Improve conversion rates by optimising the path from social media to conversion. Ensure landing pages match the content and expectations set by social posts. Remove unnecessary steps between click and conversion. Test different calls to action to find what drives the most qualified traffic.

Invest in paid social strategically to amplify high-performing organic content. When a post demonstrates strong organic engagement and conversion, boosting it with paid spend often delivers excellent ROI because you are scaling content that has already proven its effectiveness with your audience. This approach consistently outperforms creating dedicated ad campaigns from scratch.

Frequently Asked Questions

What is a good social media ROI benchmark?

A positive ROI (above zero) means social media is generating more value than it costs. Most mature social media programmes target 200 to 500 per cent ROI. However, benchmarks vary significantly by industry, business model, and what costs and revenue are included in the calculation.

How do I calculate social media ROI if I cannot track direct sales?

Assign monetary values to non-revenue conversions. A lead might be worth $50 based on your historical conversion rate and average deal size. A newsletter sign-up might be worth $5 based on subscriber lifetime value. These proxy values allow ROI calculation even without direct e-commerce tracking.

Should I measure organic and paid social ROI separately?
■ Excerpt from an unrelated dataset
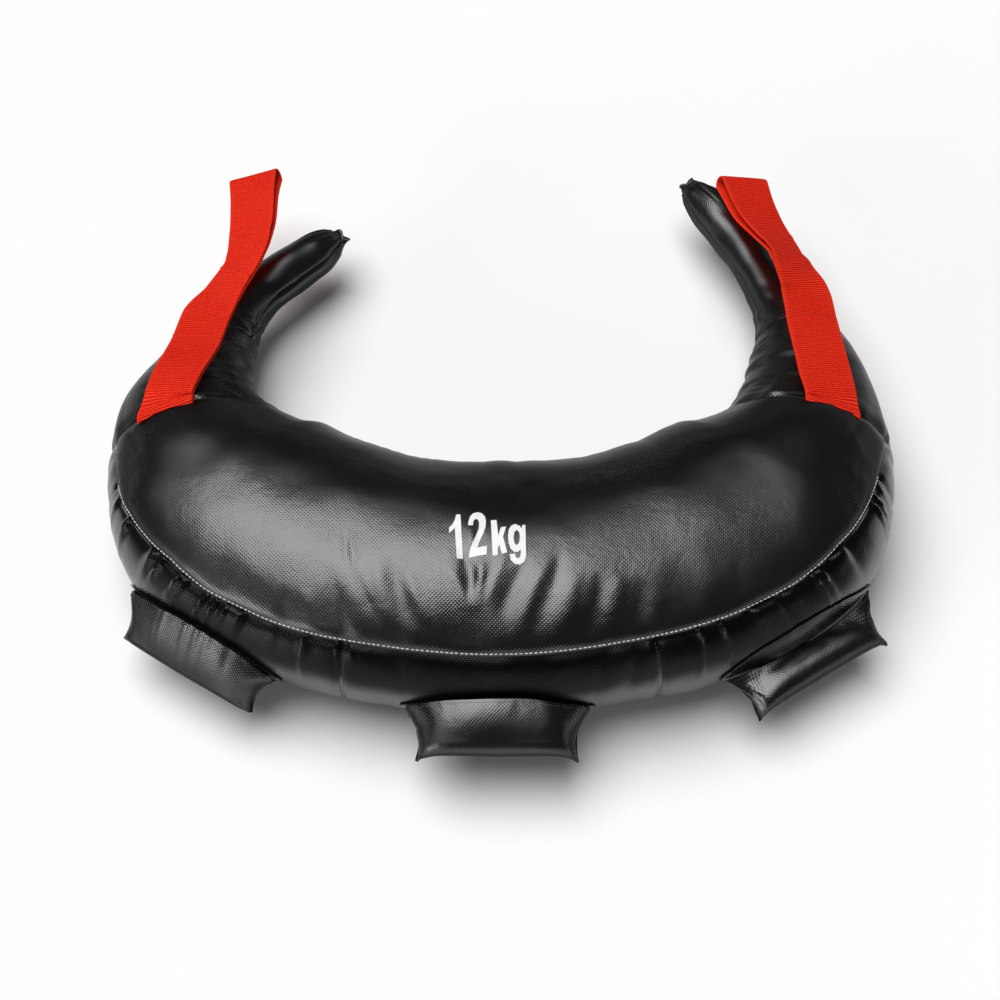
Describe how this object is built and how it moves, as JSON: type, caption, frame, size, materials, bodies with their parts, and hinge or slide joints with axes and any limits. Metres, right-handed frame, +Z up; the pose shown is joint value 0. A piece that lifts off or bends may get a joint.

Yes. Organic and paid social have different cost structures, objectives, and performance patterns. Measuring them together obscures the effectiveness of each. Report them separately but also show the combined total for an overall channel view.

How long does it take to see ROI from social media?

Paid social can show ROI within days or weeks. Organic social typically requires three to six months of consistent effort before generating measurable business outcomes. Brand-building activities may take six to twelve months to show returns. Set realistic expectations based on your strategy.

What is the biggest mistake in measuring social media ROI?

Equating engagement with ROI. High engagement does not automatically generate business value. Focus on metrics that connect to revenue: leads, conversions, and customer acquisition cost. Use engagement metrics to optimise content strategy, not to prove business value.

How often should I report on social media ROI?

Provide monthly performance updates with quarterly deep-dive ROI analyses. Monthly reports track trends and enable tactical adjustments. Quarterly reports assess strategic performance, compare against targets, and inform budget decisions.

Can I measure the ROI of brand awareness on social media?

Yes, but it requires proxy metrics. Track share of voice, branded search volume, direct website traffic, and unaided brand recall surveys. These metrics do not directly calculate ROI but demonstrate social media’s contribution to brand awareness, which correlates with long-term revenue growth.

How do I attribute phone call leads to social media?

Use dedicated phone numbers or call tracking software like CallRail that assigns unique numbers to social media campaigns. When a lead calls the social media-specific number, the conversion is attributed correctly. This is particularly important for Singapore service businesses where phone enquiries drive a significant portion of leads.

What is the difference between ROAS and ROI for social media?

ROAS (Return on Ad Spend) measures revenue generated per dollar of advertising spend. ROI measures total return against total investment, including staff time, tools, and content production. ROAS is useful for evaluating ad campaign efficiency; ROI provides the complete picture of social media’s business contribution.

How do I prove social media ROI to a sceptical CEO?

Present data in business terms: revenue, cost savings, leads, and customer retention. Show before-and-after comparisons from specific campaigns. Benchmark against competitors who invest in social media versus those who do not. Most importantly, connect social media performance to metrics your CEO already cares about.